> **The task**
From the listing below, extract each line containing the string "shown".

> **Extracted data entries**
○ ○ ○ ○

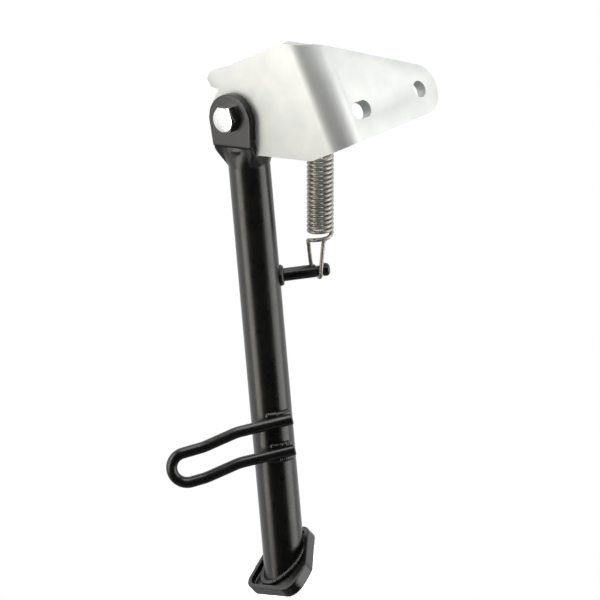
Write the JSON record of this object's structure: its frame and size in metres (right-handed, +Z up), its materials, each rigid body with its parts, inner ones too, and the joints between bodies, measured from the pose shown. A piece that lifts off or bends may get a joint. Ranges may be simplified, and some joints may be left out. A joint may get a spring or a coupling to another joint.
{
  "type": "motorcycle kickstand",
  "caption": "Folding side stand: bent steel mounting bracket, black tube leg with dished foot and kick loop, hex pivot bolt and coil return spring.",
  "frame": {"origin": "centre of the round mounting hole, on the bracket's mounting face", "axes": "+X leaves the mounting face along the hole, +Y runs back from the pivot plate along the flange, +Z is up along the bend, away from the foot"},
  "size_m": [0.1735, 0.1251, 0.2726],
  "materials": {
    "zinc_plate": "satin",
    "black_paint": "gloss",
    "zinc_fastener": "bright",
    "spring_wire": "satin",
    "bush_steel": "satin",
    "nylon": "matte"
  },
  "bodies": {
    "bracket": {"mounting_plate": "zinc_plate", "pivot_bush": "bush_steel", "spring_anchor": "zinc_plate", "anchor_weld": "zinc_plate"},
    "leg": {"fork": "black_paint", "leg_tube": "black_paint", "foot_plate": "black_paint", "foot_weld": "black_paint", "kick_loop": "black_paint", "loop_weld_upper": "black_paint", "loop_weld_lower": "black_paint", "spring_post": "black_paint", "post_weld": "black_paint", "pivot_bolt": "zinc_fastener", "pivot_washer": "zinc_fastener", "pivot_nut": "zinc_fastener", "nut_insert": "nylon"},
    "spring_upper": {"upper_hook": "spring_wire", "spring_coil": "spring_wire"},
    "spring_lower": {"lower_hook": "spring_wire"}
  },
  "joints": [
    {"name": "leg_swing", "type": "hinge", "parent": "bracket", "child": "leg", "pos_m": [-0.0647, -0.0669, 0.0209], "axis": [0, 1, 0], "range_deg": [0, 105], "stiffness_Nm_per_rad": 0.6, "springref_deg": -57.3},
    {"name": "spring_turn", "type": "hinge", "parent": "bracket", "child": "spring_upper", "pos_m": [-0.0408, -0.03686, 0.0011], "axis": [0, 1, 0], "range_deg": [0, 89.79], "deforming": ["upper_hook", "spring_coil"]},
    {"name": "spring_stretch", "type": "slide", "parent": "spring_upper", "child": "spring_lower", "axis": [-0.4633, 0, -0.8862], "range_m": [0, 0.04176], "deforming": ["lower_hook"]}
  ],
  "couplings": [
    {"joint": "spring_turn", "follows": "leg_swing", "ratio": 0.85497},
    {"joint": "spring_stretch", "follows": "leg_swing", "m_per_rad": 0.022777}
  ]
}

○ ○ ○ ○

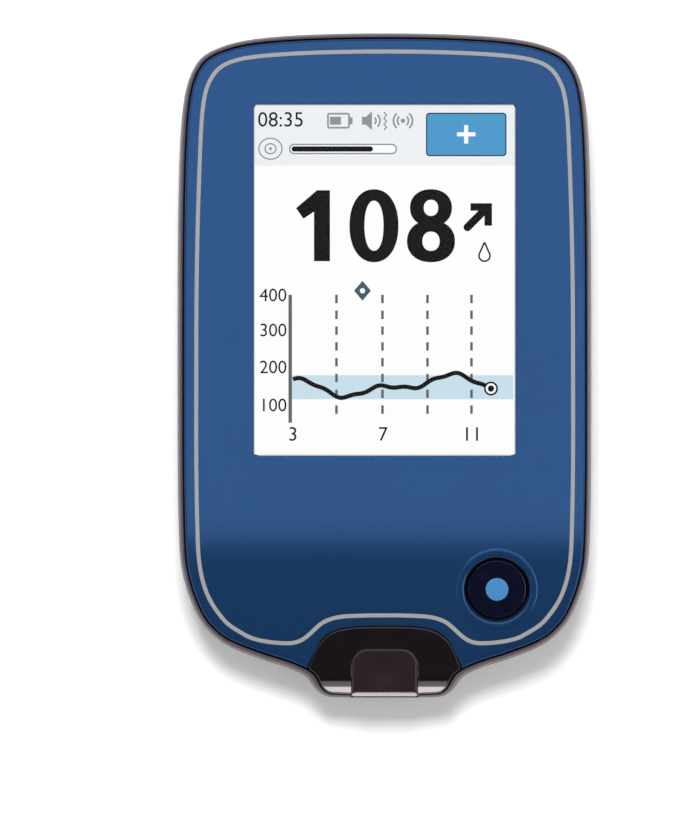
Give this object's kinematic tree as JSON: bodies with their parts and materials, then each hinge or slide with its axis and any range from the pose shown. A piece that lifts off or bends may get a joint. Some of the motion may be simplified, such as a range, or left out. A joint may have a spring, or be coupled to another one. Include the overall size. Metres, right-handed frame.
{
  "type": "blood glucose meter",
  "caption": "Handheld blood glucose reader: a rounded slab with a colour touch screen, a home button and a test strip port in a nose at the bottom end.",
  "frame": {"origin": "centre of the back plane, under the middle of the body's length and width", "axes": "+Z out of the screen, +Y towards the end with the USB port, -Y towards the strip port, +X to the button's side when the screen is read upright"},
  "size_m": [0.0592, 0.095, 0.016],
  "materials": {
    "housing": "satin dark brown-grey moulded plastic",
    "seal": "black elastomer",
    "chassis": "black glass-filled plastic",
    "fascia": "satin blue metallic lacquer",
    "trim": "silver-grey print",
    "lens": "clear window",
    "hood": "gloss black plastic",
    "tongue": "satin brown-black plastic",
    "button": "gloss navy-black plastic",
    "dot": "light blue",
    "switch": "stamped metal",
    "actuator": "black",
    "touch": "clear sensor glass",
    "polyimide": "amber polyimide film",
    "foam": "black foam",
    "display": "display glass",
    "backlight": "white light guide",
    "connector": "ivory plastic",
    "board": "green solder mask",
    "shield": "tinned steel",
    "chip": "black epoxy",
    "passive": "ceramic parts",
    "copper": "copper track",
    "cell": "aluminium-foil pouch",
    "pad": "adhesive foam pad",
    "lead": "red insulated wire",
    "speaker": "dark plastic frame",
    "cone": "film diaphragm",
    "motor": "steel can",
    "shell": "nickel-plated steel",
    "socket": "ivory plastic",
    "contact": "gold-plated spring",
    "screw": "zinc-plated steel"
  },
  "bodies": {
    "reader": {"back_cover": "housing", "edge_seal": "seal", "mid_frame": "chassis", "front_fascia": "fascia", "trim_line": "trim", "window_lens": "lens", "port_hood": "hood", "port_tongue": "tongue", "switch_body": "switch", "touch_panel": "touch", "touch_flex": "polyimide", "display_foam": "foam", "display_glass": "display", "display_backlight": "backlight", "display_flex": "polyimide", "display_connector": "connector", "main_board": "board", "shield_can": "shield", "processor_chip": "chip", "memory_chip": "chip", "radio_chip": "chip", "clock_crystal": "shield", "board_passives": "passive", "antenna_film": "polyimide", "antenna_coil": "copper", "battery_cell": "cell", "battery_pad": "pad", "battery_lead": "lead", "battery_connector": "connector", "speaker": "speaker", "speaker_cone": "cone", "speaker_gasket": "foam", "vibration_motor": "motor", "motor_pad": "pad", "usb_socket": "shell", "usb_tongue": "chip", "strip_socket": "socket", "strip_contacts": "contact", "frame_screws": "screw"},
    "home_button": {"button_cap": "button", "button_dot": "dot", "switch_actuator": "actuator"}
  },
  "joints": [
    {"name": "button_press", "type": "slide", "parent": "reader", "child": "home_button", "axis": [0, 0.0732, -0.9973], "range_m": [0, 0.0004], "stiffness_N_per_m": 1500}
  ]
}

○ ○ ○ ○

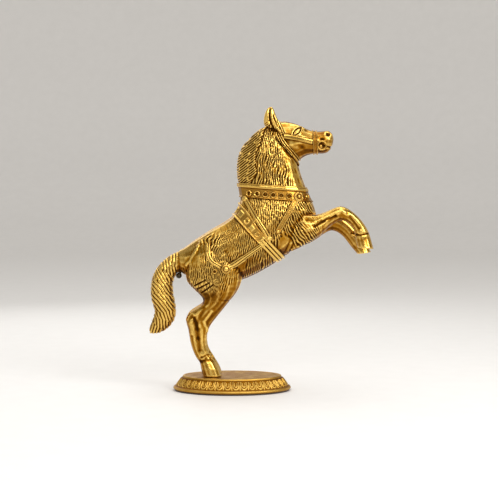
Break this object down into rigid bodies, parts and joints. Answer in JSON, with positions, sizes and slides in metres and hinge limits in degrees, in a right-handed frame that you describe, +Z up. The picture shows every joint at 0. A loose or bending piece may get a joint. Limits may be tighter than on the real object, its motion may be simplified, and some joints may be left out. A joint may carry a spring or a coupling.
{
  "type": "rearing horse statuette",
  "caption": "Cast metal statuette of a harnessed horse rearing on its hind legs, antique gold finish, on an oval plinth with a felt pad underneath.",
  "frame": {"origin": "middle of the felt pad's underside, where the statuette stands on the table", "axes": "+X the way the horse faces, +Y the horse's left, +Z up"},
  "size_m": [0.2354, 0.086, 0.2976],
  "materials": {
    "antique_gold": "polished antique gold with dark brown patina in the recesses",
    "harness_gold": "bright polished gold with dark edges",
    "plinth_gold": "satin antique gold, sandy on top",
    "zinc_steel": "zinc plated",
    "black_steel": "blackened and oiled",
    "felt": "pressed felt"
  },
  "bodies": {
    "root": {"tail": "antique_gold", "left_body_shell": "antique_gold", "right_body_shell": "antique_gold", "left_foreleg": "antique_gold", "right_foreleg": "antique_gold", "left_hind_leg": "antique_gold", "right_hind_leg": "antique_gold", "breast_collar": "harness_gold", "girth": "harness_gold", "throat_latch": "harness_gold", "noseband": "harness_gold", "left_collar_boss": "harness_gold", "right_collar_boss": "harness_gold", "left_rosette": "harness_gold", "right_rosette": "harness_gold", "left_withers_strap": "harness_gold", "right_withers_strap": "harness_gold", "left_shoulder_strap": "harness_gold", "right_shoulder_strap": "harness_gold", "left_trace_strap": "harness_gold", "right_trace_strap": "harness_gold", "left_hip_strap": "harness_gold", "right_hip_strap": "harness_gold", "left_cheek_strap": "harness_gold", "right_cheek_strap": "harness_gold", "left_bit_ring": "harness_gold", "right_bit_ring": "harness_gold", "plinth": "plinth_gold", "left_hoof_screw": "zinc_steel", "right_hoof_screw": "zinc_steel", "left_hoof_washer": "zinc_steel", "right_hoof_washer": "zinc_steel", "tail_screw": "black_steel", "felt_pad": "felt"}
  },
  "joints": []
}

○ ○ ○ ○

> **Reply to the task**
Write the JSON record of this object's structure: its frame and size in metres (right-handed, +Z up), its materials, each rigid body with its parts, inner ones too, and the joints between bodies, measured from the pose shown. A piece that lifts off or bends may get a joint. Ranges may be simplified, and some joints may be left out. A joint may get a spring or a coupling to another joint.
Give this object's kinematic tree as JSON: bodies with their parts and materials, then each hinge or slide with its axis and any range from the pose shown. A piece that lifts off or bends may get a joint. Some of the motion may be simplified, such as a range, or left out. A joint may have a spring, or be coupled to another one. Include the overall size. Metres, right-handed frame.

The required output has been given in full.